Tanto que a Constituição Federal de 1988, considerada a mais humana existente no ordenamento jurídico, vem em seu artigo 5º defender as garantias fundamentais dos cidadãos, sejam eles brasileiros natos ou estrangeiros que residam no país.
Aprofundando ainda, o artigo 6º, caput, da Constituição Federal é claro em relação a moradia:
São direitos sociais a educação, a saúde, a alimentação, o trabalho, a moradia, o transporte, o lazer, a segurança, a previdência social, a proteção à maternidade e à infância, a assistência aos desamparados, na forma desta Constituição.
Por se tratar de direito fundamental, o Estado tem o dever de amparar seus cidadãos em situações que violem e coloquem em risco esses direitos, como o de moradia, ligado à propriedade, cujo qual está presente nos mais diversos códigos do ordenamento brasileiro.
Em seu título II, nomeado como Direitos Reais, o Código Civil determina no artigo 1.225 quais são esses direitos. Dentre os expostos, temos como real o de propriedade e, principalmente, habitação. Referente a propriedade o título III, artigo 1.228, §1º, expõe que:
O direito de propriedade deve ser exercido em consonância com as suas finalidades econômicas e sociais e de modo que sejam preservados, de conformidade com o estabelecido em lei especial, a flora, a fauna, as belezas naturais, o equilíbrio ecológico e o patrimônio histórico e artístico, bem como evitada a poluição do ar e das águas.
O foco principal na citação está, justamente, na parte social da propriedade, o que demonstra a extrema importância para que essa função seja integralmente cumprida, haja vista que a qualidade de vida e o mínimo existencial fazem parte dos pressupostos dos Direitos Humanos e, consequentemente, de uma vida digna.
Podemos classificar a propriedade em três vertentes vigentes: a plena, que engloba quando o proprietário tem, de direito, os três poderes de domínio – tem consigo os atributos de gozar, usar, reaver e dispor da coisa. Posteriormente temos a limitada, a qual recai algum ônus sobre a propriedade - caso da hipoteca, da servidão ou usufruto. E, por fim, a vertente de resolúvel, a qual é dependente de condição ou termo - artigo 1.359 do Código Civil e se refere a propriedade com condição ou termo para acabar, podendo ser através de uma alienação. Já no tocante de habitação, em seu capitulo próprio o Código apresenta definições de ações que podem ser tomadas para com o imóvel, quando um indivíduo ou mais o possuir.
Desta forma, a premissa de que o direito à moradia está elencado e exposto em vários dispositivos do ordenamento jurídico brasileiro apenas reforça a ideia da necessidade do direito a todos de forma digna e com eficácia igualitária, pois além de ser um princípio fundamental é também um pacto internacional, o que deve ser respeitado e amparado por todos os Estados.

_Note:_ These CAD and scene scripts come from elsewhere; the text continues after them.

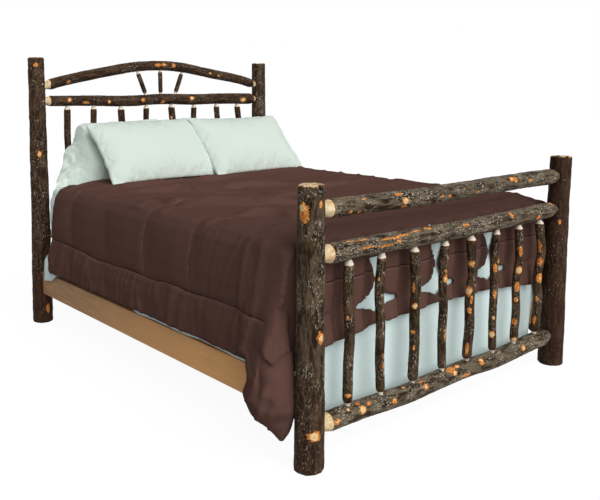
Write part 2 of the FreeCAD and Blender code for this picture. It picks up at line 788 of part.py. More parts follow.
def cover_outline(
        z, half_width, foot_y, head_y, corner, side_maker, side_puff, foot_puff, side_marks, foot_marks):
    """One level of a cover: straight across at the head, shaped along its sides and its foot."""
    left_head = Vector(-half_width, head_y, z)
    left_foot = Vector(-half_width, foot_y + corner, z)
    foot_left_end = Vector(-half_width + corner, foot_y, z)
    foot_right_end = Vector(half_width - corner, foot_y, z)
    right_foot = Vector(half_width, foot_y + corner, z)
    right_head = Vector(half_width, head_y, z)
    left_centre = Vector(-half_width + corner, foot_y + corner, z)
    right_centre = Vector(half_width - corner, foot_y + corner, z)
    back_marks = [1 - mark for mark in reversed(side_marks)]
    edges = side_maker(left_head, left_foot, side_marks, across * -1, side_puff)
    edges.append(corner_arc(left_foot, foot_left_end, left_centre, corner))
    edges += side_maker(foot_left_end, foot_right_end, foot_marks, along * -1, foot_puff)
    edges.append(corner_arc(foot_right_end, right_foot, right_centre, corner))
    edges += side_maker(right_foot, right_head, back_marks, across, side_puff)
    edges.append(Part.makeLine(right_head, left_head))
    return Part.Wire(edges)


fitted_offset = soft_gap
flat_offset = fitted_offset + linen + soft_gap
cover_offset = flat_offset + linen + soft_gap
far_x = mattress_width
far_y = mattress_length
cover_shoulder_z = mattress_top - mattress_corner


def covered_block(offset, head_y):
    """The mattress's shape grown by an offset, up to a given line at the head."""
    return rounded_block(
        mattress_half + offset, mattress_foot_y - offset, head_y,
        mattress_bottom, mattress_top + offset, mattress_corner + offset, mattress_edge + offset)


def slab(low_z, high_z, head_y):
    """All that lies between two heights, up to a line at the head."""
    return box(-far_x, far_x, -far_y, head_y, low_z, high_z)


def make_fitted_sheet():
    """A skin over the mattress's top and four sides, open underneath."""
    outer = covered_block(fitted_offset + linen, mattress_head_y + fitted_offset + linen)
    inner = covered_block(fitted_offset, mattress_head_y + fitted_offset)
    side_z = mattress_bottom + mattress_corner + mattress_edge
    opening = slab(0, side_z, far_y)
    band_outer = rounded_band(fitted_offset + linen, side_z)
    band_inner = rounded_band(fitted_offset, side_z)
    crown = outer.cut(inner).cut(opening)
    keep("fitted_sheet", crown.fuse(band_outer.cut(band_inner)))


def rounded_band(offset, high_z):
    """A plain upright block with the mattress's rounded corners."""
    block = box(
        -mattress_half - offset, mattress_half + offset, mattress_foot_y - offset, mattress_head_y + offset,
        mattress_bottom, high_z)
    return block.makeFillet(mattress_corner + offset, upright_edges(block))


make_fitted_sheet()


def sheet_drop(offset, head_y):
    """The body inside the flat sheet's hanging part, with folds that grow towards the hem."""
    drop = cover_shoulder_z - flat_sheet_foot_hem
    outlines = []
    for rise, flare, fold in sheet_level_shares:
        outlines.append(cover_outline(
            flat_sheet_foot_hem + drop * rise, mattress_half + offset + flat_sheet_side_flare * flare,
            mattress_foot_y - offset - flat_sheet_flare * flare, head_y, mattress_corner + offset,
            folded_side, flat_sheet_side_fold * fold, flat_sheet_fold * fold,
            sheet_side_shares, sheet_foot_shares))
    return Part.makeLoft(outlines, True, True)


def make_flat_sheet():
    """A thin sheet laid over the mattress, hanging low in folds behind the footboard."""
    outer = covered_block(flat_offset + linen, far_y)
    outer = outer.common(slab(cover_shoulder_z, far_y, flat_sheet_head))
    inner = covered_block(flat_offset, far_y)
    drop = sheet_drop(flat_offset + linen, flat_sheet_head).cut(sheet_drop(flat_offset, mattress_head_y))
    side_trim = box(
        -far_x, far_x, mattress_foot_y + flat_sheet_corner_trim, far_y, flat_sheet_foot_hem - cut_overrun,
        flat_sheet_side_hem)
    keep("flat_sheet", outer.cut(inner).fuse(drop).cut(side_trim))


make_flat_sheet()


# Comforter
def channel_places(first, low, high):
    """Where the sewn channels lie between two ends, none too near to either."""
    margin = channel_spacing / 4
    count = int((high - first) / channel_spacing) + 1
    places = [first + channel_spacing * index for index in range(count)]
    return [place for place in places if low + margin < place < high - margin]


def comforter_shell():
    """The puffed outer form, lofted through its levels."""
    foot_end_y = comforter_corner - comforter_foot
    side_places = channel_places(channel_first_y, foot_end_y, comforter_head)
    side_run = comforter_head - foot_end_y
    side_marks = [0] + [(comforter_head - place) / side_run for place in reversed(side_places)] + [1]
    foot_end_x = comforter_half_width - comforter_corner
    foot_places = channel_places(channel_first_x, -foot_end_x, foot_end_x)
    foot_marks = [0] + [(place + foot_end_x) / (2 * foot_end_x) for place in foot_places] + [1]
    outlines = []
    for rise, draw_in, puff in comforter_level_shares:
        outlines.append(cover_outline(
            comforter_hem + (comforter_top - comforter_hem) * rise,
            comforter_half_width - comforter_shoulder * draw_in,
            -comforter_foot + comforter_foot_shoulder * draw_in, comforter_head, comforter_corner,
            bulged_side, comforter_puff * puff, comforter_puff * puff, side_marks, foot_marks))
    return Part.makeLoft(outlines, True, True)


def comforter_hollow():
    """The space under the comforter: narrow over the mattress and wider at the hem."""
    low_half = comforter_half_width - comforter_side_thickness
    high_half = mattress_half + cover_offset + cover_room
    foot_y = mattress_foot_y - cover_offset - cover_room
    head_y = comforter_head + cut_overrun
    plain = (0, 1)
    outlines = []
    for z, half_width in ((comforter_hem - cut_overrun, low_half), (cover_shoulder_z, high_half)):
        outlines.append(cover_outline(
            z, half_width, foot_y, head_y, mattress_corner + cover_offset,
            bulged_side, cover_room / 4, cover_room / 4, plain, plain))
    return Part.makeLoft(outlines, True, True)


def channel_cutters():
    """Round bars that press the sewn channels into the comforter's top."""
    bars = []
    bar_z = comforter_top + channel_radius - channel_depth
    for x in channel_places(channel_first_x - channel_spacing, -comforter_half_width, comforter_half_width):
        bars.append(Part.makeCylinder(channel_radius, 2 * far_y, Vector(x, -far_y, bar_z), along))
    for y in channel_places(channel_first_y, -comforter_foot, comforter_head):
        bars.append(Part.makeCylinder(channel_radius, 2 * far_x, Vector(-far_x, y, bar_z), across))
    return bars


def flap_hem_cutter():
    """Everything under the foot flap's hem, which rises a little to the middle."""
    low = comforter_hem - cut_overrun
    left = Vector(-comforter_flap_half_width, -far_y, comforter_flap_hem)
    right = Vector(comforter_flap_half_width, -far_y, comforter_flap_hem)
    crest = Vector(0, -far_y, comforter_flap_hem + comforter_flap_rise)
    low_left = Vector(-comforter_flap_half_width, -far_y, low)
    low_right = Vector(comforter_flap_half_width, -far_y, low)
    edges = [
        Part.makeLine(low_left, left),
        Part.Arc(left, crest, right).toShape(),
        Part.makeLine(right, low_right),
        Part.makeLine(low_right, low_left),
    ]
    return Part.Face(Part.Wire(edges)).extrude(along * (far_y + mattress_foot_y + mattress_corner))


def corner_fold(side):
    """The loose corner of the comforter, hanging as a cone outside the side rail."""
    width = corner_fold_outer_x - corner_fold_inner_x
    length = corner_fold_foot_y - corner_fold_head_y
    rings = []
    for rise, inner, outer, head, foot in corner_fold_shares:
        z = corner_fold_tip + (corner_fold_top - corner_fold_tip) * rise
        centre_x = side * (corner_fold_inner_x + width * (inner + outer) / 2)
        centre_y = corner_fold_head_y + length * (head + foot) / 2
        half_width = width * (outer - inner) / 2
        half_length = length * (head - foot) / 2
        rings.append(oval_ring(Vector(centre_x, centre_y, z), half_width, half_length))
    return Part.makeLoft(rings, True, True)


def oval_ring(centre, half_x_size, half_y_size):
    """A level oval of four arcs."""
    tips = ((1, 0), (0, 1), (-1, 0), (0, -1), (1, 0))
    edges = []
    for (first_x, first_y), (second_x, second_y) in zip(tips, tips[1:]):
        middle_x = (first_x + second_x) * diagonal
        middle_y = (first_y + second_y) * diagonal
        points = []
        for step_x, step_y in ((first_x, first_y), (middle_x, middle_y), (second_x, second_y)):
            points.append(centre + Vector(step_x * half_x_size, step_y * half_y_size, 0))
        edges.append(Part.Arc(*points).toShape())
    return Part.Wire(edges)


def make_comforter():
    solid = comforter_shell().cut(comforter_hollow())
    solid = solid.cut(covered_block(cover_offset, far_y))
    for bar in channel_cutters():
        solid = solid.cut(bar)
    solid = solid.cut(flap_hem_cutter())
    keep("comforter", solid.fuse([corner_fold(-1), corner_fold(1)]))


make_comforter()


# Pillows
def pillow_ring(offset, half_width, half_height, draw_in, corner):
    """One upright section of a pillow: four drawn-in sides and four rounded corners."""
    left = -half_width
    right = half_width
    low = -half_height
    high = half_height
    near = corner * (1 - diagonal)
    points = [
        (left + corner, low), (0, low + draw_in), (right - corner, low), (right - near, low + near),
        (right, low + corner), (right - draw_in, 0), (right, high - corner), (right - near, high - near),
        (right - corner, high), (0, high - draw_in), (left + corner, high), (left + near, high - near),
        (left, high - corner), (left + draw_in, 0), (left, low + corner), (left + near, low + near),
        (left + corner, low),
    ]
    places = [Vector(x, offset, z) for x, z in points]
    edges = []
    for index in range(0, len(places) - 1, 2):
        edges.append(Part.Arc(places[index], places[index + 1], places[index + 2]).toShape())
    return Part.Wire(edges)


def pillow_solid(width, height, thickness):
    """A knife-edged pillow standing upright, fullest at its middle."""
    halves = []
    for side in (-1, 1):
        rings = []
        for index in range(pillow_rings):
            turn = math.radians(pillow_last_turn * index / (pillow_rings - 1))
            size = math.cos(turn) ** pillow_fullness_share
            draw_in = pillow_draw_in * (1 - pillow_side_fall_share * math.sin(turn))
            rounding = (pillow_crown_corner_share - pillow_seam_corner_share) * (1 - math.cos(turn))
            corner = (pillow_seam_corner_share + rounding) * size * height
            offset = side * math.sin(turn) * thickness / 2
            rings.append(pillow_ring(offset, size * width / 2, size * height / 2, draw_in, corner))
        halves.append(Part.makeLoft(rings, True, False))
    return halves[0].fuse(halves[1])


def lean_back(solid, lean, place):
    """Tip a standing pillow's top towards the head and set its middle in place."""
    solid.Placement = FreeCAD.Placement(place, FreeCAD.Rotation(across, -lean))
    return solid


def pressing_plane(y_shift, side):
    """All that lies in front (-1) or behind (1) of the leaning plane where pillows press together."""
    size = 2 * far_y
    block = Part.makeBox(size, size, size, Vector(-size / 2, 0, -size / 2))
    if side < 0:
        block = Part.makeBox(size, size, size, Vector(-size / 2, -size, -size / 2))
    place = Vector(0, pillow_contact_y + y_shift, pillow_contact_z)
    block.Placement = FreeCAD.Placement(place, FreeCAD.Rotation(across, -pillow_contact_lean))
    return block


def make_pillow(name, size, lean, place, rests):
    """A pillow, flattened by everything that it rests on and leans on."""
    solid = lean_back(pillow_solid(*size), lean, place)
    for rest in rests:
        solid = solid.cut(rest)
    keep(name, solid)


def make_pillows():
    front_size = (front_pillow_width, front_pillow_height, front_pillow_thickness)
    back_size = (back_pillow_width, back_pillow_height, back_pillow_thickness)
    cover_top = slab(0, comforter_top + pillow_gap, comforter_head + pillow_gap)
    sheet_top = slab(0, mattress_top + flat_offset + linen + pillow_gap, far_y)
    headboard = box(-far_x, far_x, half_y - spindle_diameter, far_y, 0, head_post_height)
    behind = pressing_plane(-pillow_gap / 2, 1)
    before = pressing_plane(pillow_gap / 2, -1)
    for name, x, forward in (
            ("pillow_front_left", front_left_pillow_x, 0),
            ("pillow_front_right", front_right_pillow_x, front_right_pillow_forward)):
        place = Vector(x, front_pillow_y - forward, front_pillow_z)
        make_pillow(name, front_size, front_pillow_lean, place, (cover_top, behind))
    for name, x in (("pillow_back_left", back_left_pillow_x), ("pillow_back_right", back_right_pillow_x)):
        place = Vector(x, back_pillow_y, back_pillow_z)
        make_pillow(name, back_size, back_pillow_lean, place, (cover_top, sheet_top, headboard, before))


make_pillows()


# Cut the mortises, pockets and holes, and write one file per node
def finished(name):
    solids = []
    tools = cuts.get(name, [])
    for solid in pieces[name]:
        for tool in tools:
            if tool.BoundBox.intersect(solid.BoundBox):
                solid = solid.cut(tool)
        solids.append(solid)
    if len(solids) == 1:
        return solids[0]
    return Part.makeCompound(solids)


os.makedirs("parts", exist_ok=True)
for node_name in pieces:
    shape = finished(node_name)
    shape.exportStep("parts/" + node_name + ".step")
    print(node_name, len(shape.Solids), shape.isValid())
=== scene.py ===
import math

import bmesh
import bpy
import numpy as np
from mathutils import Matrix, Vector
from mathutils.bvhtree import BVHTree


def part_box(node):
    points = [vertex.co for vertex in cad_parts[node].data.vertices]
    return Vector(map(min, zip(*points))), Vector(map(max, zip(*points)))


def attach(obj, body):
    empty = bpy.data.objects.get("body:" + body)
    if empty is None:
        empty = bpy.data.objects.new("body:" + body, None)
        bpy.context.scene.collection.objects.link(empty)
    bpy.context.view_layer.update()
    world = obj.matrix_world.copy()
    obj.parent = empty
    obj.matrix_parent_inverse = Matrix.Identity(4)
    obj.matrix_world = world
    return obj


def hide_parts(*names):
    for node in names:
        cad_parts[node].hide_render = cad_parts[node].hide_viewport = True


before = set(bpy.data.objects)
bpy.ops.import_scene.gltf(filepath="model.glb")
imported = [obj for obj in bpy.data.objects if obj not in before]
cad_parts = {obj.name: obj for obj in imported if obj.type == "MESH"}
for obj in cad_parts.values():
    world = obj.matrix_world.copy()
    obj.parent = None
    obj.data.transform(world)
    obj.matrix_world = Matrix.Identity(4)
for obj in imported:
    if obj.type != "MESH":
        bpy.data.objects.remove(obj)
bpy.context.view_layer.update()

# The studio: a pale floor, even light from all round, and one broad soft lamp high beyond the footboard.
# The camera stands off the bed's left foot corner, a little above the mattress, and looks slightly down.
picture_width = 600
picture_height = 500
lens_pixels = 747
sight_x, sight_y = 265, 205
eye_place = Vector((-2.449, -2.843, 1.303))
turn_to_right = math.radians(39.87)
tip_down = math.radians(8.94)
floor_half = 30.0
floor_paint = (170, 170, 170)
floor_share = 0.75
floor_glow = 1.25
room_light = 0.20
lamp_light = 2.9
lamp_width = math.radians(70)
lamp_way = Vector((-0.08, -0.82, 0.60))


def put_in(name, data):
    """A new object of the scene, at its origin."""
    made = bpy.data.objects.new(name, data)
    bpy.context.collection.objects.link(made)
    return made


def shaped(name, work):
    """The worked mesh as a new object of the scene."""
    mesh = bpy.data.meshes.new(name)
    work.to_mesh(mesh)
    work.free()
    return put_in(name, mesh)


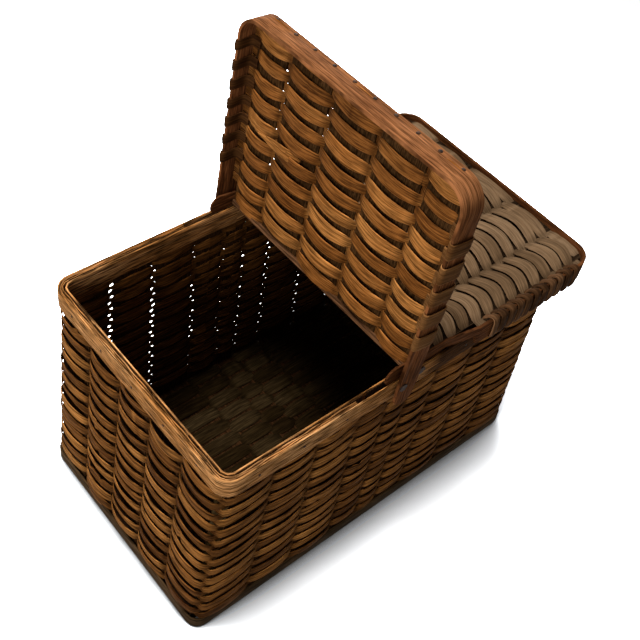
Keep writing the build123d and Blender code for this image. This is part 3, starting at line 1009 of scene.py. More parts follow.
    def _hoop_line(self, ring: RoundedRing, z: float, row: int) -> Guide:
        """Returns the line of a level hoop's middle, from the middle of the back round to it again."""
        start = (ring.corner(1) + ring.corner(2)) / 2
        stations = []
        for k in range(self.HOOP_STEPS + 1):
            x, y, nx, ny = ring.at(start + ring.length * k / self.HOOP_STEPS)
            stations.append(Station((x, y, z), (nx, ny, 0), (0, 0, 1)))
        guide = Guide()
        guide.line(stations, row)
        return guide

    def _shade_rim(self, piece: bpy.types.Object, pale: float, fall: float) -> None:
        """Makes a rim piece pale over the open half and darker by the fall under the shut lid, as painted
        shadow of the lid with darker aged wood.
        """
        shade_from(piece, lambda spot: pale - fall * ease(spot.x, *self.RIM_SHADE_X))

    def bend_hoops(self) -> None:
        """Makes the two rim hoops and the foot band."""
        sizes = self.sizes
        low, high = sizes.height - sizes.hoop_height, sizes.height
        for name, node, inset, thick, row in (
            ("outer_rim", "rim_outer_hoop", 0.0, sizes.outer_hoop_thick, 0),
            ("inner_rim", "rim_inner_hoop", sizes.inner_hoop_inset, sizes.inner_hoop_thick, 2),
        ):
            depth = inset + thick / 2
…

No entanto, o direito em questão deve ser contemplado por uma moradia digna, o que diverge da realidade socioeconômica do Brasil. Como bem se vê, apesar de existir uma constitucionalização acerca do direito à moradia e sua inclusão no rol dos direitos sociais, sua validade é colocada em pauta quando se observa a problemática na eficácia de seu exercício.